START Material
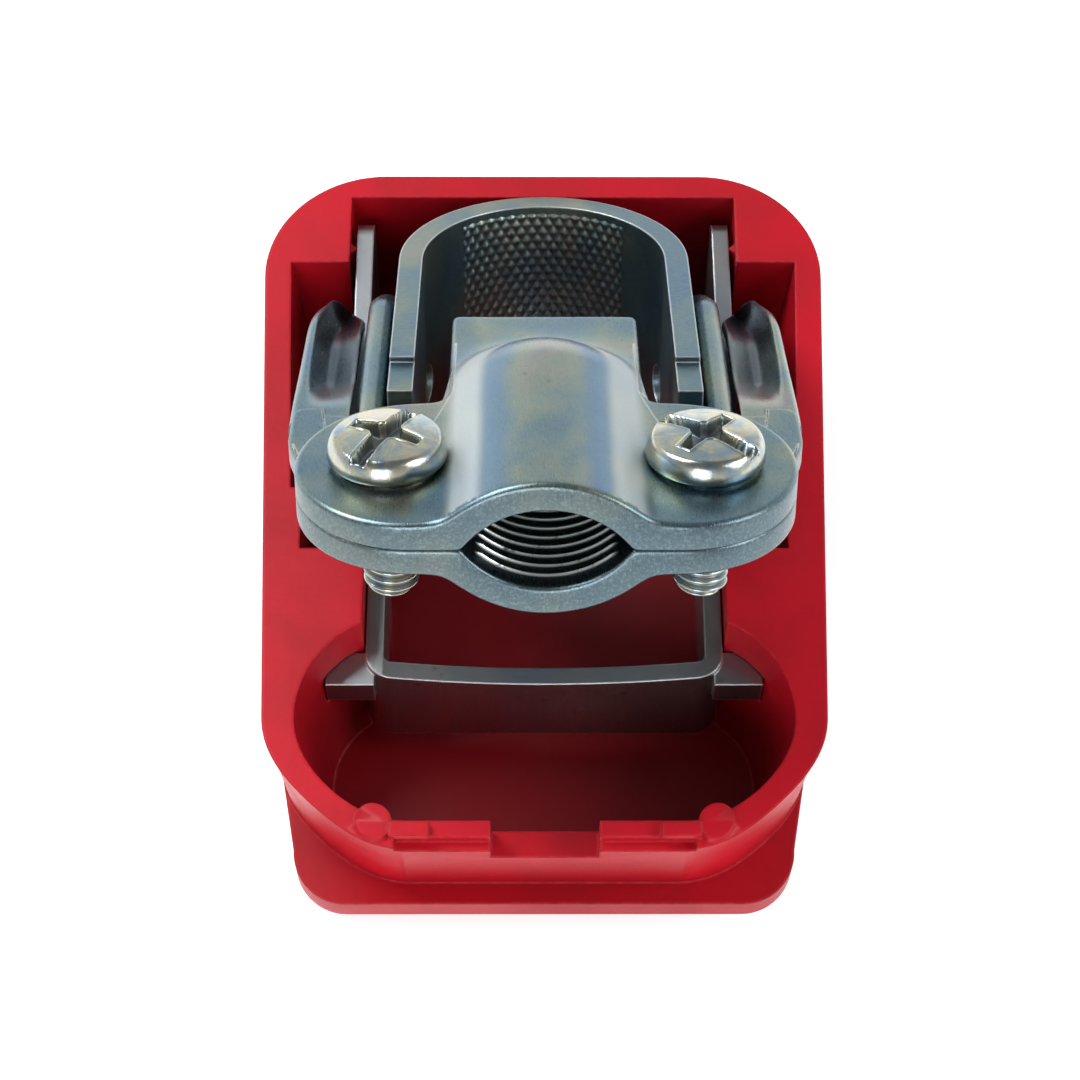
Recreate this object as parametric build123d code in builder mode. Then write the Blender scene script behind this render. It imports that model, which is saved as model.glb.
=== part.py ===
"""Quick-release battery terminal clamp: a moulded lever cover with a steel lever frame and two
eccentric pins, a pressed base plate, a U-shaped post collar, a cable saddle and its two screws.

Frame: X across the clamp, +Y from the lip of the cover towards its hinge end, +Z up out of the
open side of the cover, whose flat outer face lies on Z = 0. The origin is under the middle of the
whole clamp, which stands open.

The cover is drawn on the rim plane, whose local axes are (x, v, depth): v runs from the hinge end
towards the lip and depth runs down into the cover. The base, collar, saddle and screws are drawn
in the clamp frame: its origin is the pin axis, its local +Y runs away from the lip and its +Z
stands square out of the plates. Places along the clamp are given as "reach" from the pins towards
the cable lobes, so a reach r is drawn at local y = -r.
"""
import math
import os

from build123d import *

# ---------------------------------------------------------------- driving dimensions, mm
# cover
cover_height = 16.8
cover_length = 61.7
cover_hinge_half_width = 23.9
cover_lip_half_width = 21.2
cover_hinge_corner = 10.0
cover_lip_corner = 11.0
cover_side_draft = 1.6
cover_hinge_draft = 0.8
cover_lip_draft = 3.2
cover_floor = 2.4
cover_wall = 2.2
cover_base_round = 2.0
lip_reach = 0.4
lip_top_depth = 7.4
lip_thickness = 2.4
lip_half_width = 21.0
lip_overlap = 10.7
lip_corner = 4.5

# cavities of the cover
corner_block_end = 8.9
recess_end = 30.8
recess_draft = 5.0
notch_start = 13.9
notch_end = 36.3
notch_half_width = 19.4
pocket_from_lip_end = 11.0
pocket_radius = 8.7
pocket_half_length = 19.2
pocket_draft = 8.0
cable_notch_width = 8.2
cable_notch_depth = 3.4
rim_step_half_width = 11.3
rim_step_width = 1.0
rim_step_depth = 0.9
ejector_radius = 1.45
ejector_height = 0.15
ejector_half_spacing = 12.9
ejector_from_lip_end = 2.0
pad_length = 3.0
pad_width = 1.2
pad_height = 0.35
pad_half_spacing = 10.2
pad_from_lip_end = 2.5
rib_place = 6.6

# lever frame
frame_sheet = 1.4
frame_half_width = 14.1
strip_from_pocket_centre = 4.9
frame_strip_lean = 0.16
frame_corner = 2.0
frame_top_depth = 3.2
frame_bottom_depth = 11.2
frame_bow = 1.0
cheek_inner = 14.5
cheek_start = 3.2
cheek_end = 29.4
cheek_top_depth = 1.3
cheek_bottom_depth = 12.6
cheek_ramp_start = 24.0
cheek_ramp_end = 28.5
cheek_round = 2.0
joggle_length = 2.0
tab_length = 3.1
tab_width = 2.8
tab_height = 2.8
tab_top_depth = 3.6
tab_from_strip = 0.6

# hinge and eccentric
pin_reach = 17.1
pin_depth = 4.5
pin_radius = 3.0
boss_radius = 1.5
boss_offset = 1.45
open_angle = 29.0

# plates
sheet = 2.0
plate_top = 11.3
lobe_reach = 33.6
lobe_radius = 8.45
lobe_half_spacing = 9.3
tongue_half_width = 7.2
jaw_gap = 0.3
channel_radius = 7.0
channel_sagitta = 3.2
channel_end_reach = 23.5
channel_fillet = 0.8
ridge_count = 9
ridge_pitch = 1.5
ridge_height = 0.3
ridge_width = 0.7

# ears of the base plate
ear_radius = 4.6
ear_shoulder_reach = 7.0
ear_shoulder_radius = 3.0
ear_end_reach = 19.0
wing_end_reach = 22.0
wing_half_width = 19.0
wing_wall = 1.7
wing_round = 1.6
bridge_shoulder = 3.0
bridge_bend_radius = 12.0

# collar
bore_radius = 9.9
collar_sheet = 1.9
collar_height = 15.9
collar_centre_reach = 1.2
collar_leg_end = 22.4
collar_step = 0.5
collar_step_reach = 18.0
collar_foot_reach = 7.0
collar_foot_rise = 9.0

# screws
screw_radius = 2.0
screw_length = 10.4
screw_outset = 1.9
head_radius = 4.25
seat_radius = 3.8
seat_height = 0.45
head_height = 2.7
head_round = 1.1
recess_width = 1.0
recess_turn = 30.0
recess_depth = 1.3
slot_length = 7.2
cross_length = 4.6

# clearances
running_gap = 0.05
press_gap = 0.01
side_gap = 0.3
slot_play = 0.2
hole_gap = 0.15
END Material
• [Task objective] Write out the whole listing exactly.

• [Reply to the exercise]
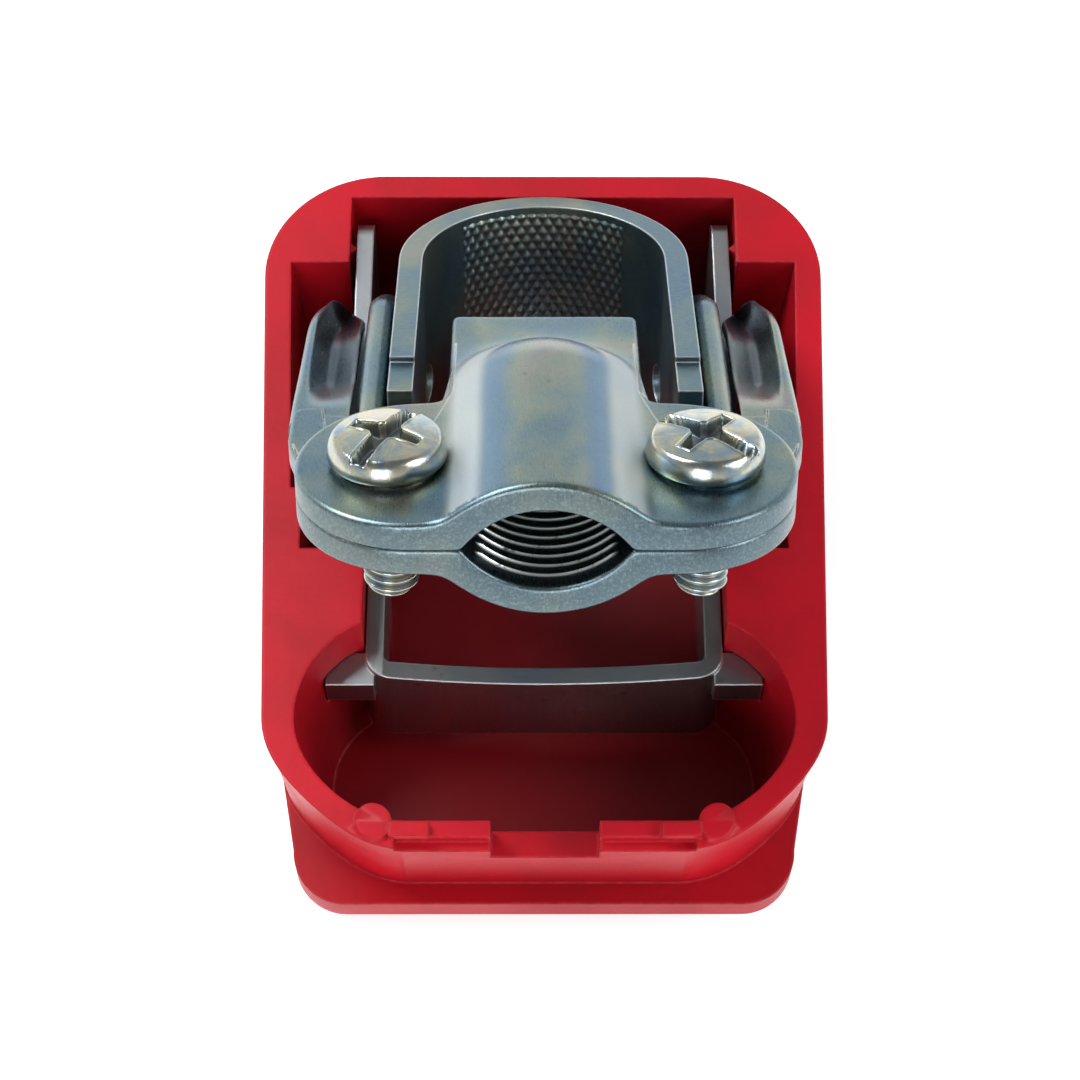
Recreate this object as parametric build123d code in builder mode. Then write the Blender scene script behind this render. It imports that model, which is saved as model.glb.
=== part.py ===
"""Quick-release battery terminal clamp: a moulded lever cover with a steel lever frame and two
eccentric pins, a pressed base plate, a U-shaped post collar, a cable saddle and its two screws.

Frame: X across the clamp, +Y from the lip of the cover towards its hinge end, +Z up out of the
open side of the cover, whose flat outer face lies on Z = 0. The origin is under the middle of the
whole clamp, which stands open.

The cover is drawn on the rim plane, whose local axes are (x, v, depth): v runs from the hinge end
towards the lip and depth runs down into the cover. The base, collar, saddle and screws are drawn
in the clamp frame: its origin is the pin axis, its local +Y runs away from the lip and its +Z
stands square out of the plates. Places along the clamp are given as "reach" from the pins towards
the cable lobes, so a reach r is drawn at local y = -r.
"""
import math
import os

from build123d import *

# ---------------------------------------------------------------- driving dimensions, mm
# cover
cover_height = 16.8
cover_length = 61.7
cover_hinge_half_width = 23.9
cover_lip_half_width = 21.2
cover_hinge_corner = 10.0
cover_lip_corner = 11.0
cover_side_draft = 1.6
cover_hinge_draft = 0.8
cover_lip_draft = 3.2
cover_floor = 2.4
cover_wall = 2.2
cover_base_round = 2.0
lip_reach = 0.4
lip_top_depth = 7.4
lip_thickness = 2.4
lip_half_width = 21.0
lip_overlap = 10.7
lip_corner = 4.5

# cavities of the cover
corner_block_end = 8.9
recess_end = 30.8
recess_draft = 5.0
notch_start = 13.9
notch_end = 36.3
notch_half_width = 19.4
pocket_from_lip_end = 11.0
pocket_radius = 8.7
pocket_half_length = 19.2
pocket_draft = 8.0
cable_notch_width = 8.2
cable_notch_depth = 3.4
rim_step_half_width = 11.3
rim_step_width = 1.0
rim_step_depth = 0.9
ejector_radius = 1.45
ejector_height = 0.15
ejector_half_spacing = 12.9
ejector_from_lip_end = 2.0
pad_length = 3.0
pad_width = 1.2
pad_height = 0.35
pad_half_spacing = 10.2
pad_from_lip_end = 2.5
rib_place = 6.6

# lever frame
frame_sheet = 1.4
frame_half_width = 14.1
strip_from_pocket_centre = 4.9
frame_strip_lean = 0.16
frame_corner = 2.0
frame_top_depth = 3.2
frame_bottom_depth = 11.2
frame_bow = 1.0
cheek_inner = 14.5
cheek_start = 3.2
cheek_end = 29.4
cheek_top_depth = 1.3
cheek_bottom_depth = 12.6
cheek_ramp_start = 24.0
cheek_ramp_end = 28.5
cheek_round = 2.0
joggle_length = 2.0
tab_length = 3.1
tab_width = 2.8
tab_height = 2.8
tab_top_depth = 3.6
tab_from_strip = 0.6

# hinge and eccentric
pin_reach = 17.1
pin_depth = 4.5
pin_radius = 3.0
boss_radius = 1.5
boss_offset = 1.45
open_angle = 29.0

# plates
sheet = 2.0
plate_top = 11.3
lobe_reach = 33.6
lobe_radius = 8.45
lobe_half_spacing = 9.3
tongue_half_width = 7.2
jaw_gap = 0.3
channel_radius = 7.0
channel_sagitta = 3.2
channel_end_reach = 23.5
channel_fillet = 0.8
ridge_count = 9
ridge_pitch = 1.5
ridge_height = 0.3
ridge_width = 0.7

# ears of the base plate
ear_radius = 4.6
ear_shoulder_reach = 7.0
ear_shoulder_radius = 3.0
ear_end_reach = 19.0
wing_end_reach = 22.0
wing_half_width = 19.0
wing_wall = 1.7
wing_round = 1.6
bridge_shoulder = 3.0
bridge_bend_radius = 12.0

# collar
bore_radius = 9.9
collar_sheet = 1.9
collar_height = 15.9
collar_centre_reach = 1.2
collar_leg_end = 22.4
collar_step = 0.5
collar_step_reach = 18.0
collar_foot_reach = 7.0
collar_foot_rise = 9.0

# screws
screw_radius = 2.0
screw_length = 10.4
screw_outset = 1.9
head_radius = 4.25
seat_radius = 3.8
seat_height = 0.45
head_height = 2.7
head_round = 1.1
recess_width = 1.0
recess_turn = 30.0
recess_depth = 1.3
slot_length = 7.2
cross_length = 4.6

# clearances
running_gap = 0.05
press_gap = 0.01
side_gap = 0.3
slot_play = 0.2
hole_gap = 0.15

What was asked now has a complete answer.